PRomotion des Initiatives Sociales en Milieux Educatifs

Vincent Peillon a annoncé le 9 octobre que la scolarisation des enfants de moins de 3 ans serait relancée « dès la rentrée 2013 dans les zones en difficulté ». « C’est dans ce très jeune âge que se nouent souvent des inégalités » a-t-il expliqué. Est-ce pour autant « la » bonne solution?

Depuis dix ans, la scolarisation de ces enfants fait l’objet de débats passionnés voire confus (cf. encadré). Pendant ce temps, les décisions politiques ont visé son extinction. Or la majorité des enfants de 2 ans est loin, aujourd’hui, de pouvoir bénéficier d’un mode d’accueil collectif (13 0/o en 2010 (1)) ou d’une primo-scolarisation (11,6% en 2011, mais 35,40% en 2000 (2))- Le quotidien des trois quarts d’entre eux dépend donc, par choix ou par nécessité, de leurs parents, de la famille élargie, ou d’une assistante maternelle agréée ou non.

Principes

Les chercheurs ont mis l’accent sur le caractère "déterminant" de la troisième année de vie pour ce qui concerne la consolidation des acquis psychomoteurs, l’enrichissement du langage, l’ouverture relationnelle et la socialisation, notamment par le jeu et la construction de l’identité.
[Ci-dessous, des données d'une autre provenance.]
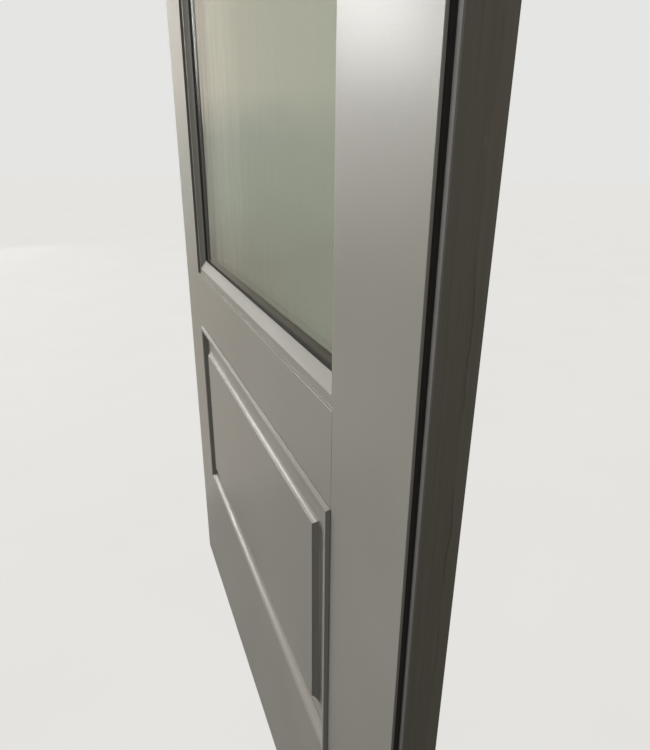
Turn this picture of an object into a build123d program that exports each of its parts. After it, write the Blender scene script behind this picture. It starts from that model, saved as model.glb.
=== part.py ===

Parents, professionnels et élus en sont convaincus. Dès lors, le confinement contraint à domicile d’un jeune enfant avec un parent, le plus souvent sa mère, est-il propice à favoriser son « éveil »? Et à quelles conditions l’accueil dès 2 ans à l’école peut-il y contribuer? Sans vraiment répondre à ces questions, la loi d’orientation du 10 juillet 1989 sur l’éducation avait du moins redéfini les principes de scolarisation des jeunes enfants : "Tout enfant doit pouvoir être accueilli, à l’âge de 3 ans, dans une école maternelle ou une classe enfantine le plus prés possible de son domicile, si la famille en fait la demande. L’accueil des enfants de 2 ans est étendu en priorité dans les écoles situées dans un environnement social défavorisé, que ce soit dans les zones urbaines, rurales ou de montagne" (3).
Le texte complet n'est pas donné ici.